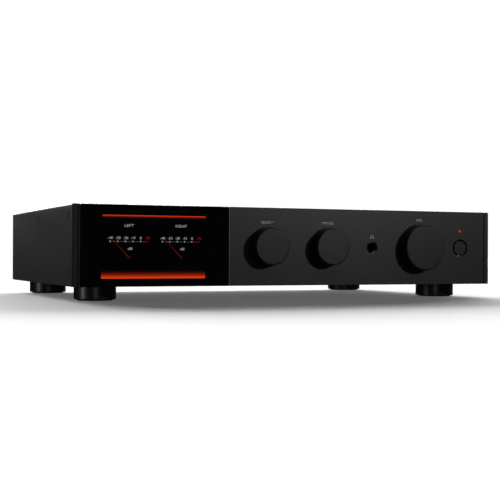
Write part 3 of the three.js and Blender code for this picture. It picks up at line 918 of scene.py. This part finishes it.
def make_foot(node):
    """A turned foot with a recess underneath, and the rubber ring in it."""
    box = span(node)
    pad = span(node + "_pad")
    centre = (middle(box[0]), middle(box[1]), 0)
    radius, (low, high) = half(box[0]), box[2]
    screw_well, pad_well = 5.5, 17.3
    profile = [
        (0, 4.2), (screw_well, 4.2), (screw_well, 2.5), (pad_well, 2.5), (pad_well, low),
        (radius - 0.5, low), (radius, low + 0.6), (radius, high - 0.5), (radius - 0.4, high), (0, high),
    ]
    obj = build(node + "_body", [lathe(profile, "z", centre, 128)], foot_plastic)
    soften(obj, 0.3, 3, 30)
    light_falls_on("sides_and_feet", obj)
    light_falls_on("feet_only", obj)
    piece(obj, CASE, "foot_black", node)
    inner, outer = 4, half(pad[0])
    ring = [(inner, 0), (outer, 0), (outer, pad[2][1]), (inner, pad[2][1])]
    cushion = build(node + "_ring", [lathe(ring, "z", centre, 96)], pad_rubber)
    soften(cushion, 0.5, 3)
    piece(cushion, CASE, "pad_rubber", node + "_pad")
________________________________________
• _What is being asked_: The whole listing above needs to be written out again exactly.

• _Final result_:
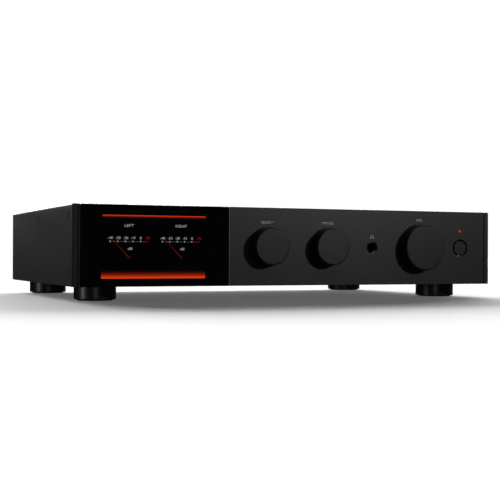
Write part 3 of the three.js and Blender code for this picture. It picks up at line 918 of scene.py. This part finishes it.
def make_foot(node):
    """A turned foot with a recess underneath, and the rubber ring in it."""
    box = span(node)
    pad = span(node + "_pad")
    centre = (middle(box[0]), middle(box[1]), 0)
    radius, (low, high) = half(box[0]), box[2]
    screw_well, pad_well = 5.5, 17.3
    profile = [
        (0, 4.2), (screw_well, 4.2), (screw_well, 2.5), (pad_well, 2.5), (pad_well, low),
        (radius - 0.5, low), (radius, low + 0.6), (radius, high - 0.5), (radius - 0.4, high), (0, high),
    ]
    obj = build(node + "_body", [lathe(profile, "z", centre, 128)], foot_plastic)
    soften(obj, 0.3, 3, 30)
    light_falls_on("sides_and_feet", obj)
    light_falls_on("feet_only", obj)
    piece(obj, CASE, "foot_black", node)
    inner, outer = 4, half(pad[0])
    ring = [(inner, 0), (outer, 0), (outer, pad[2][1]), (inner, pad[2][1])]
    cushion = build(node + "_ring", [lathe(ring, "z", centre, 96)], pad_rubber)
    soften(cushion, 0.5, 3)
    piece(cushion, CASE, "pad_rubber", node + "_pad")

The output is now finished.